COLLECTED MATERIAL:
::::::::

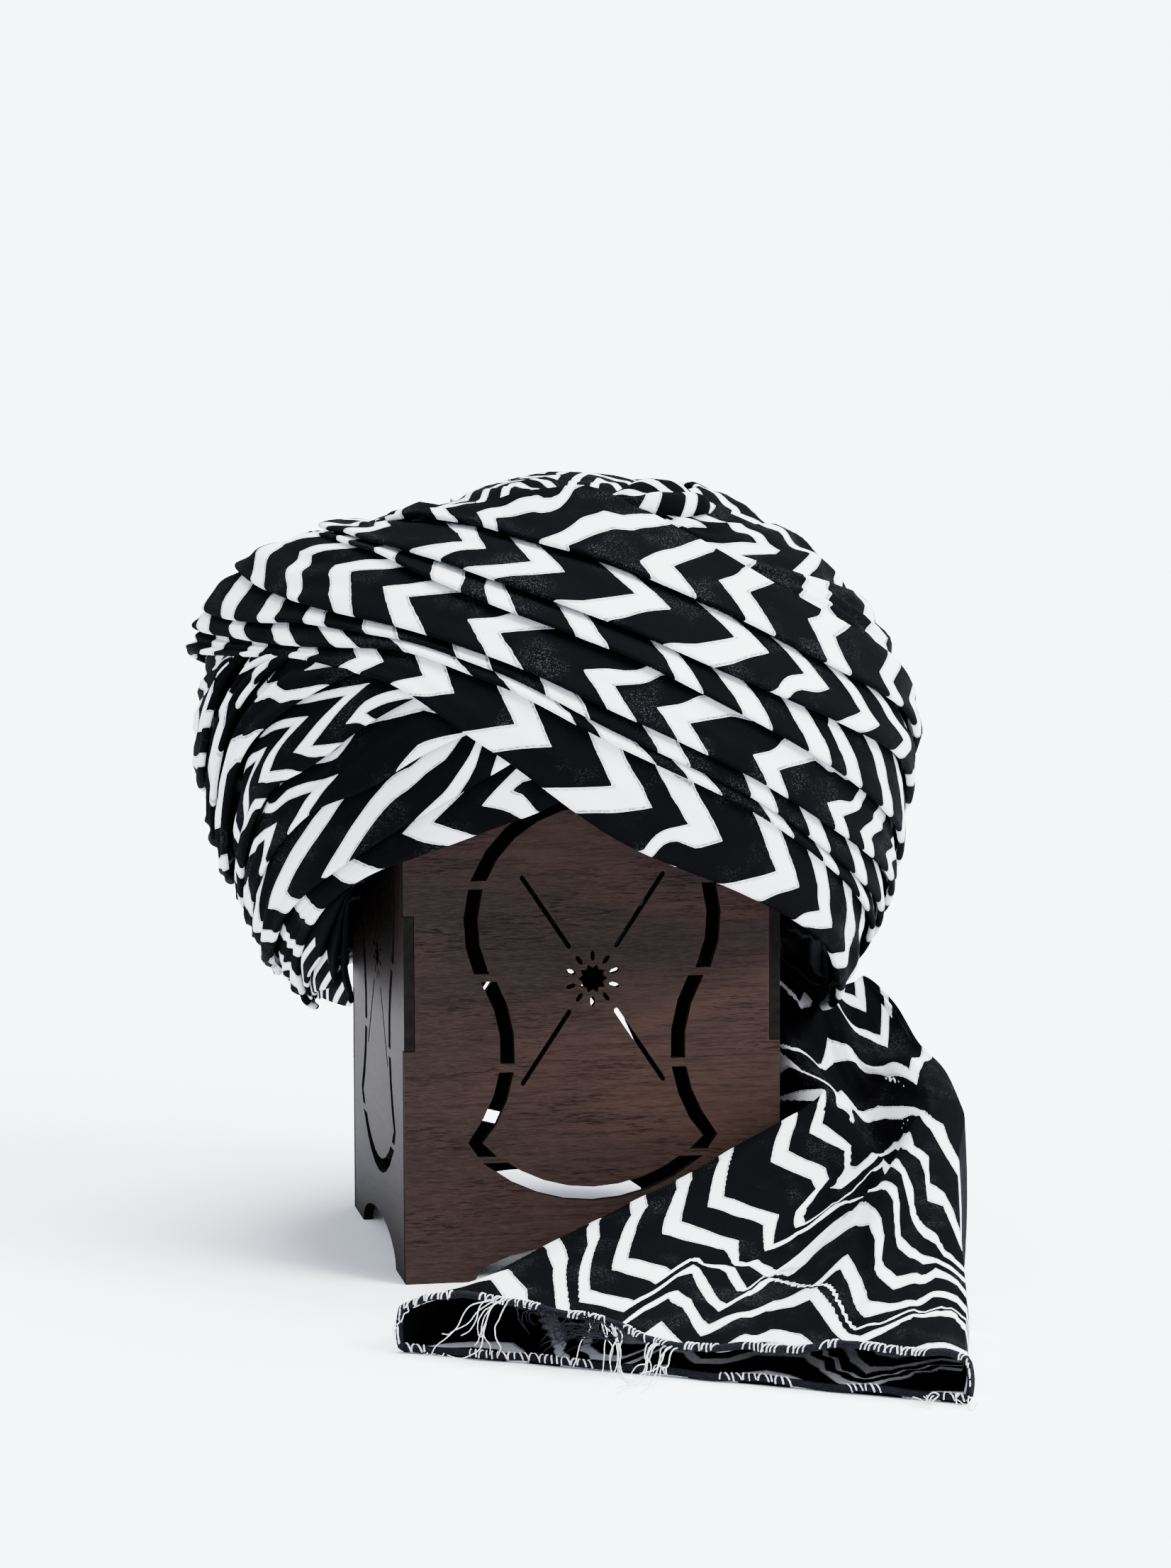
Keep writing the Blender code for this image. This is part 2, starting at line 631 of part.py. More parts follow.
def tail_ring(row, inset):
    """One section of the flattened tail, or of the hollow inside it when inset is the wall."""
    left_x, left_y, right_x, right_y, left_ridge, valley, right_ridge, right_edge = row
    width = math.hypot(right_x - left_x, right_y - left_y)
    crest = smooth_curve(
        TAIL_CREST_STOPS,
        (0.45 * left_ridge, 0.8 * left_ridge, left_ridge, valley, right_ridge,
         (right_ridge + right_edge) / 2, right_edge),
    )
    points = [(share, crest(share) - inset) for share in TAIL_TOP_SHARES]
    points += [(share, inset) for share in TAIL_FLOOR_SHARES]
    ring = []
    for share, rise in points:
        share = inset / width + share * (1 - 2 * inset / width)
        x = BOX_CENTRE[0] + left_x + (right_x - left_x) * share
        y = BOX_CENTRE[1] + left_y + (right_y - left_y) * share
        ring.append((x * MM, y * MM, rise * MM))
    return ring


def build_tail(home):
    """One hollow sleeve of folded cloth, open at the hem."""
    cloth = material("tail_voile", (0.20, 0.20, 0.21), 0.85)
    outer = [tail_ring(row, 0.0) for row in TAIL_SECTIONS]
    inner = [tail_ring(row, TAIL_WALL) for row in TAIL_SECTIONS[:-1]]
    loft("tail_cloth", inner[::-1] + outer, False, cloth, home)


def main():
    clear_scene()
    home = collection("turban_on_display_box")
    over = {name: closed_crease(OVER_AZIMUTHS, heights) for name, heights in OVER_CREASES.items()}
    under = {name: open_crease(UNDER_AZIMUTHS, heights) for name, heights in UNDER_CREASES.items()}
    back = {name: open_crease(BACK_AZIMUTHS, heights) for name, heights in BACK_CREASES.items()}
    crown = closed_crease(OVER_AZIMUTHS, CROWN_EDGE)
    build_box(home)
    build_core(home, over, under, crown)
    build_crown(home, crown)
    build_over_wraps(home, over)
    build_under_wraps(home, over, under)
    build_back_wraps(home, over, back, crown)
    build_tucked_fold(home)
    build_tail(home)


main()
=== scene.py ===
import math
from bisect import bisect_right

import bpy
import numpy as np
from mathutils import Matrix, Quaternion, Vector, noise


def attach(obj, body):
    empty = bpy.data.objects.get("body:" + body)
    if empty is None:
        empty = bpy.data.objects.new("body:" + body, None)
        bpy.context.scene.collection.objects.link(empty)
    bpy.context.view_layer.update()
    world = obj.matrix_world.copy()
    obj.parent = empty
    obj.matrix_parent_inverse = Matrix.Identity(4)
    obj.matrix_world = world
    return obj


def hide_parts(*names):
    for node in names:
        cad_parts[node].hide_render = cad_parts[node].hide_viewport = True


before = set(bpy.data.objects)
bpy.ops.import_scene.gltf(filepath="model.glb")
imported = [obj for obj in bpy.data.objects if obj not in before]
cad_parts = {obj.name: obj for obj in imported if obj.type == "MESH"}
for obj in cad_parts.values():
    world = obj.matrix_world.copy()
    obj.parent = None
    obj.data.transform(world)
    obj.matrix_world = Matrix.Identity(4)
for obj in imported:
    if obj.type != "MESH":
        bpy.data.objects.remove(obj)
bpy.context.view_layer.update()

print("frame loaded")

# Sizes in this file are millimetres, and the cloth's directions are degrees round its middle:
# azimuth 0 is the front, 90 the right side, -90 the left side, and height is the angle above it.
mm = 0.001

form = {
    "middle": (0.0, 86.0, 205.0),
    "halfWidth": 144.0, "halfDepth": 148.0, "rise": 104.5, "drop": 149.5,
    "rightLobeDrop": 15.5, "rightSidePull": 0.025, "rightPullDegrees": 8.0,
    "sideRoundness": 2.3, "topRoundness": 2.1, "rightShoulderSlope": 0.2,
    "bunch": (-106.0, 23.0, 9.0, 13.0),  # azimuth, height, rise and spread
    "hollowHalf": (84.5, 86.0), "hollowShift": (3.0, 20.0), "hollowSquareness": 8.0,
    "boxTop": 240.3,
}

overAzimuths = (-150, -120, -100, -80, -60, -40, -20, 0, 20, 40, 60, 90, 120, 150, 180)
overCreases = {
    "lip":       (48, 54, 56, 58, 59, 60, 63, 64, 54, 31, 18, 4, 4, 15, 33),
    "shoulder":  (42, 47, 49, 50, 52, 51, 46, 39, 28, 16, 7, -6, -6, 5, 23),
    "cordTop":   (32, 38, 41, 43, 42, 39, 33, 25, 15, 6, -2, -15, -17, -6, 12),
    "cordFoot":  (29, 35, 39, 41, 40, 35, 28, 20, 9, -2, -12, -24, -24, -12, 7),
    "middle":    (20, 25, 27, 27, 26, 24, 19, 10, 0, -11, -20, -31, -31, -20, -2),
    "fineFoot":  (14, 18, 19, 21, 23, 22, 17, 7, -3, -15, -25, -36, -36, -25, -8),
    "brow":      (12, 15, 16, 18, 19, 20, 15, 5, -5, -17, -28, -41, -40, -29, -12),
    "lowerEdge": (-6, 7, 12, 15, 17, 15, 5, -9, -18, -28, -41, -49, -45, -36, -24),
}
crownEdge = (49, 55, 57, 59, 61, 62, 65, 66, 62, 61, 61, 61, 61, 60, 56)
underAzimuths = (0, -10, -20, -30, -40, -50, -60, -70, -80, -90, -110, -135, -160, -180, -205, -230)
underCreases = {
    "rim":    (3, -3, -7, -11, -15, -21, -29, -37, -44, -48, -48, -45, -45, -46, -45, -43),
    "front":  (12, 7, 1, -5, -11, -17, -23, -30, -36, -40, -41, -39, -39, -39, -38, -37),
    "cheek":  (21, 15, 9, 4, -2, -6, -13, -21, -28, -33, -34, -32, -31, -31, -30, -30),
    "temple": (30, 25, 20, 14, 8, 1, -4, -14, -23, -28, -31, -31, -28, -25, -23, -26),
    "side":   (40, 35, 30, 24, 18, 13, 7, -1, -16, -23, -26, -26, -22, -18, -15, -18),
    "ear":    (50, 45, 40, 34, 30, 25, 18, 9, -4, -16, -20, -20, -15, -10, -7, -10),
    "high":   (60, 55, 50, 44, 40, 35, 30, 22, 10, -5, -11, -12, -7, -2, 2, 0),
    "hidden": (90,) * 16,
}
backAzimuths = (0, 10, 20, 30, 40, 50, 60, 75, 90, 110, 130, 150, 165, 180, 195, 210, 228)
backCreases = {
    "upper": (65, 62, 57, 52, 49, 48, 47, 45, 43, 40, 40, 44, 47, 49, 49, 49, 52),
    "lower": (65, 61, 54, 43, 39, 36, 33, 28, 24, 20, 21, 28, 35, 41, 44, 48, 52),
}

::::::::

Write down again the exact lines running from the beginning of the data to the line containing "return ring", with both ends included.

WRITTEN RESPONSE:
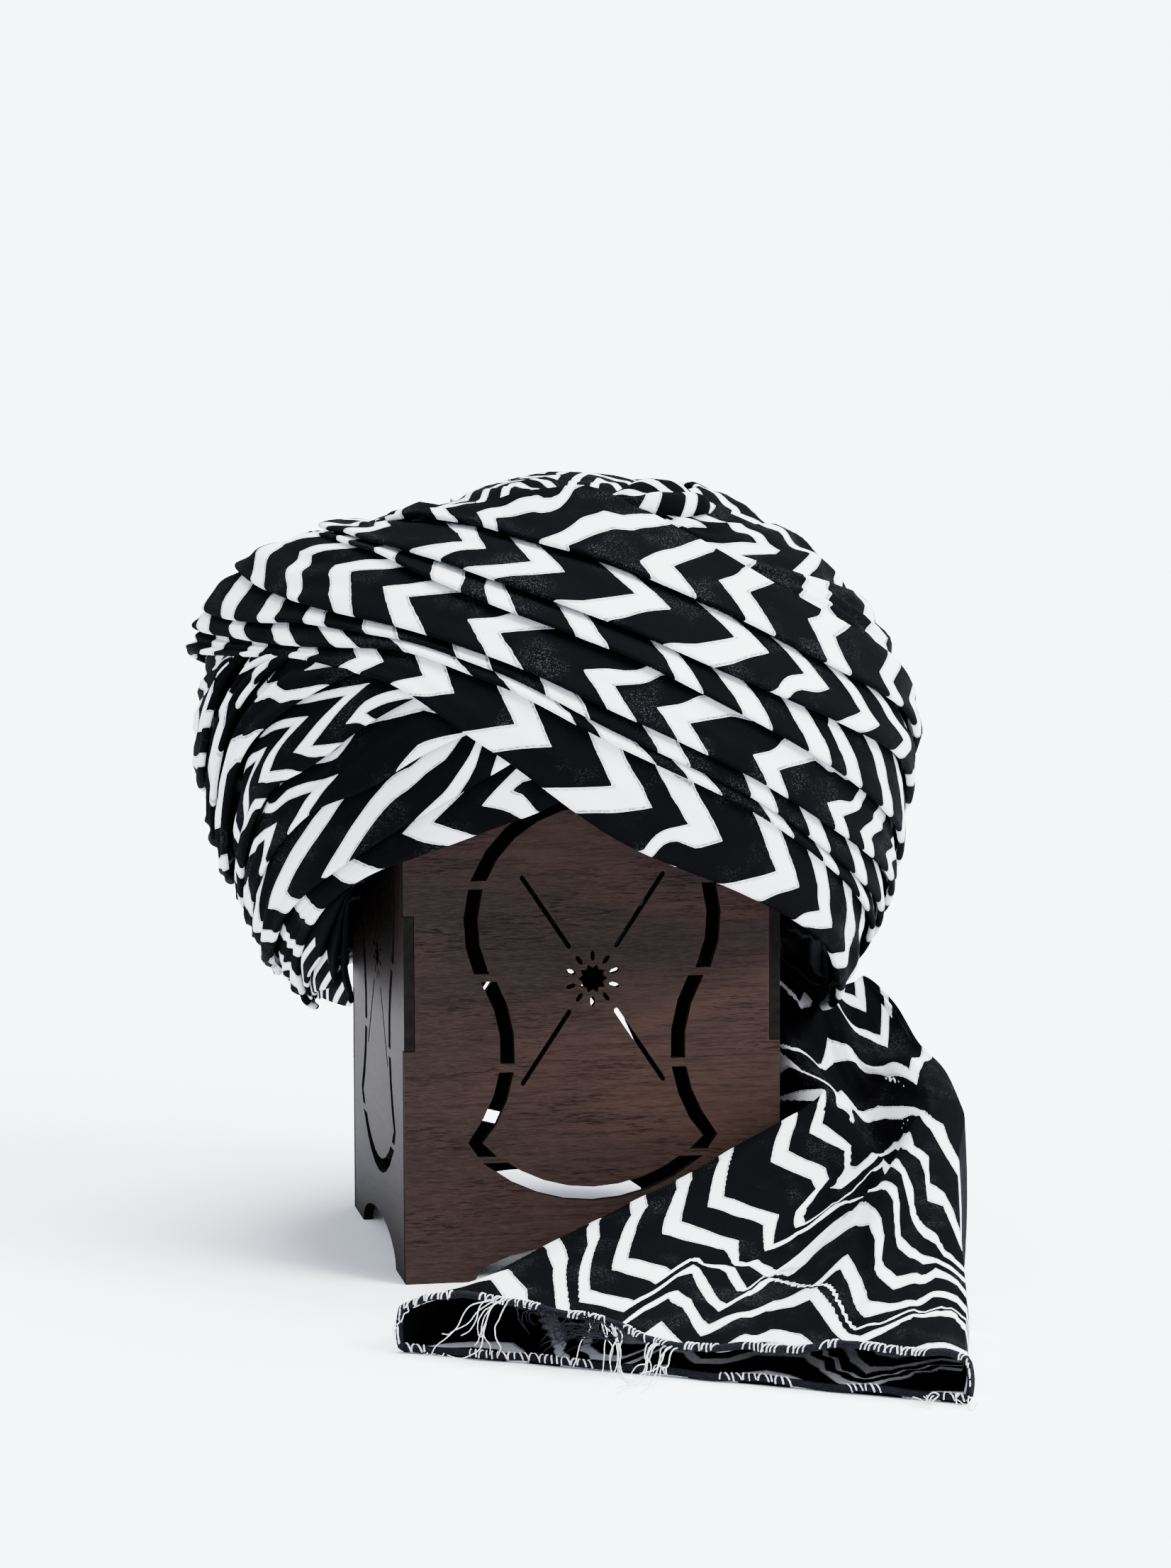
Keep writing the Blender code for this image. This is part 2, starting at line 631 of part.py. More parts follow.
def tail_ring(row, inset):
    """One section of the flattened tail, or of the hollow inside it when inset is the wall."""
    left_x, left_y, right_x, right_y, left_ridge, valley, right_ridge, right_edge = row
    width = math.hypot(right_x - left_x, right_y - left_y)
    crest = smooth_curve(
        TAIL_CREST_STOPS,
        (0.45 * left_ridge, 0.8 * left_ridge, left_ridge, valley, right_ridge,
         (right_ridge + right_edge) / 2, right_edge),
    )
    points = [(share, crest(share) - inset) for share in TAIL_TOP_SHARES]
    points += [(share, inset) for share in TAIL_FLOOR_SHARES]
    ring = []
    for share, rise in points:
        share = inset / width + share * (1 - 2 * inset / width)
        x = BOX_CENTRE[0] + left_x + (right_x - left_x) * share
        y = BOX_CENTRE[1] + left_y + (right_y - left_y) * share
        ring.append((x * MM, y * MM, rise * MM))
    return ring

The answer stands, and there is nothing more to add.